- The exercise -
Search the listing for "object" and copy every line where it appears.

** BEGIN Record extracts **

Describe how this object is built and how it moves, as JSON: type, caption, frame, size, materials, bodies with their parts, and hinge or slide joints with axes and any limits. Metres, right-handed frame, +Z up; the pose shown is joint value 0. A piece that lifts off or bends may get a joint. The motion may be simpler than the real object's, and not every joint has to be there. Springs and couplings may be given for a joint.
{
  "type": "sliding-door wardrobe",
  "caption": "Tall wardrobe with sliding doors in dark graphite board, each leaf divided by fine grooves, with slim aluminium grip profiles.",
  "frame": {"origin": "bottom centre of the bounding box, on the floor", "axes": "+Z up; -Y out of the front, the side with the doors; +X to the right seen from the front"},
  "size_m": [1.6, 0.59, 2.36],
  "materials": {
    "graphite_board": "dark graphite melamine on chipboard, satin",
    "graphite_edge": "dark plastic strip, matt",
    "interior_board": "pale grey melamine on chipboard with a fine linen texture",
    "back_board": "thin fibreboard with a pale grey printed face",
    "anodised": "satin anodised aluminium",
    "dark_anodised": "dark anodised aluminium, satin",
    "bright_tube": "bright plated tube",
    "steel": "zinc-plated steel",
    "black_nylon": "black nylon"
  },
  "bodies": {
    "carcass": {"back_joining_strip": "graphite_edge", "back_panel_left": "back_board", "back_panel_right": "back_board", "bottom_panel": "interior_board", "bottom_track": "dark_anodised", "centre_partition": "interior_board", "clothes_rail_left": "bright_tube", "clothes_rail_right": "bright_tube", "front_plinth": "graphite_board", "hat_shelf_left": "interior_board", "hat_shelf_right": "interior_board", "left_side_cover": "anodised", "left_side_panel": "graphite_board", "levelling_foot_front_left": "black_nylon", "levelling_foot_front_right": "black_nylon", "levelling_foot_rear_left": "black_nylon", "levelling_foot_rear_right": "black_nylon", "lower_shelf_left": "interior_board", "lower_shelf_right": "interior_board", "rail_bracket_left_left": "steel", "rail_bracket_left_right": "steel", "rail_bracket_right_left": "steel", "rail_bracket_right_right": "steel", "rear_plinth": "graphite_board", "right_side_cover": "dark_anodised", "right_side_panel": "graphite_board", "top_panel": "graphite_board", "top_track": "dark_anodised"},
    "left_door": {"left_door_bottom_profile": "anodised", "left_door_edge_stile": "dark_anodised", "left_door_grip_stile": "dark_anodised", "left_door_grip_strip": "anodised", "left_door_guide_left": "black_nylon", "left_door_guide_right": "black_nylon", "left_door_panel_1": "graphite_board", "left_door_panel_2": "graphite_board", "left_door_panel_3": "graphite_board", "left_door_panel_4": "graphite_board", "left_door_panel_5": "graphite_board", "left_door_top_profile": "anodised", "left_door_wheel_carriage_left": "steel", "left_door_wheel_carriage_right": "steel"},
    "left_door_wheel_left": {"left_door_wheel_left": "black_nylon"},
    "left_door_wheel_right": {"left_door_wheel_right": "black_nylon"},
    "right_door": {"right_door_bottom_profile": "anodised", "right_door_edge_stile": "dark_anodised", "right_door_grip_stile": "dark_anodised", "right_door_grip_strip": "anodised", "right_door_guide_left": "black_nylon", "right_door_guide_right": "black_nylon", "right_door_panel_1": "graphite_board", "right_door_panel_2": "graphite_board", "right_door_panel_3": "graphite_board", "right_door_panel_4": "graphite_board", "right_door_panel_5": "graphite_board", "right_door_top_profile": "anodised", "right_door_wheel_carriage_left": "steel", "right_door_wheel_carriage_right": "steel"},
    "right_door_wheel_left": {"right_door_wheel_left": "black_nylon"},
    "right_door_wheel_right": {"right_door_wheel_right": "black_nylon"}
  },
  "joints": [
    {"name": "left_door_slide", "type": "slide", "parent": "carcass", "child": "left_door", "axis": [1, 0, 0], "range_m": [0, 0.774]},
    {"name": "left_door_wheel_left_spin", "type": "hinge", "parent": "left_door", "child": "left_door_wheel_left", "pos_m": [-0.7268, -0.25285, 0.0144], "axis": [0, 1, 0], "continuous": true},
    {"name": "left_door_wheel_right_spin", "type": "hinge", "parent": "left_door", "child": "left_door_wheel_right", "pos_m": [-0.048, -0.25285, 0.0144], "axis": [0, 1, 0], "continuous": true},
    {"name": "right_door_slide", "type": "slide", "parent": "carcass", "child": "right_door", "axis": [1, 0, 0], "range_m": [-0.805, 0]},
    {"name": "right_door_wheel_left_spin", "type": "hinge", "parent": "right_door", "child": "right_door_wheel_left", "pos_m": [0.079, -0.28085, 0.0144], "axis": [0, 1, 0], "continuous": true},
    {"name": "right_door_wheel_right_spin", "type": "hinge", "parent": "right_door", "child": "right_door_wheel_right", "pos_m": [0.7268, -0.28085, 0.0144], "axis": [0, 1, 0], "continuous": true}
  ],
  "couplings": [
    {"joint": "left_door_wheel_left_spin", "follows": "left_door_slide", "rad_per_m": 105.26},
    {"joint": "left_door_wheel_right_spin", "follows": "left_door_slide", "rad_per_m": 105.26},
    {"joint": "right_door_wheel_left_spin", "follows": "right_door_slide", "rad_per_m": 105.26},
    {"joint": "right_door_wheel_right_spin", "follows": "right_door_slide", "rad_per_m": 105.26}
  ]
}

** END Record extracts **
** BEGIN Record extracts **

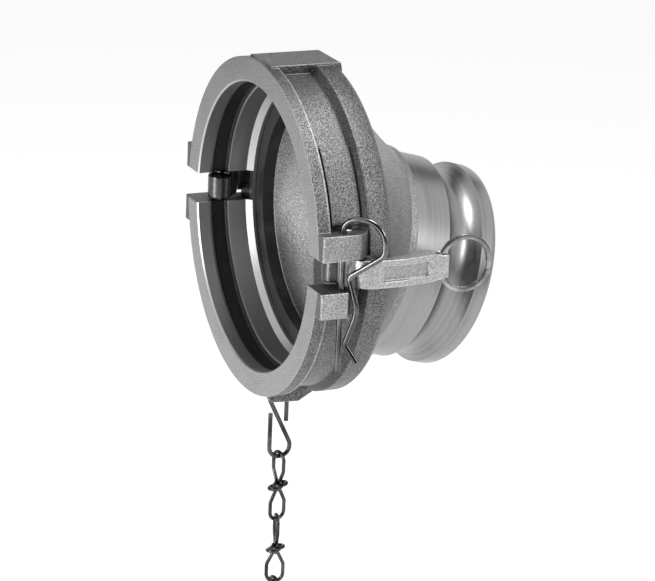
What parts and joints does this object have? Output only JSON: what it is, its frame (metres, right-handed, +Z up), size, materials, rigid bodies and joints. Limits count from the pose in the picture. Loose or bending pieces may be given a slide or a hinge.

** END Record extracts **

- The answer -
Describe how this object is built and how it moves, as JSON: type, caption, frame, size, materials, bodies with their parts, and hinge or slide joints with axes and any limits. Metres, right-handed frame, +Z up; the pose shown is joint value 0. A piece that lifts off or bends may get a joint. The motion may be simpler than the real object's, and not every joint has to be there. Springs and couplings may be given for a joint.
What parts and joints does this object have? Output only JSON: what it is, its frame (metres, right-handed, +Z up), size, materials, rigid bodies and joints. Limits count from the pose in the picture. Loose or bending pieces may be given a slide or a hinge.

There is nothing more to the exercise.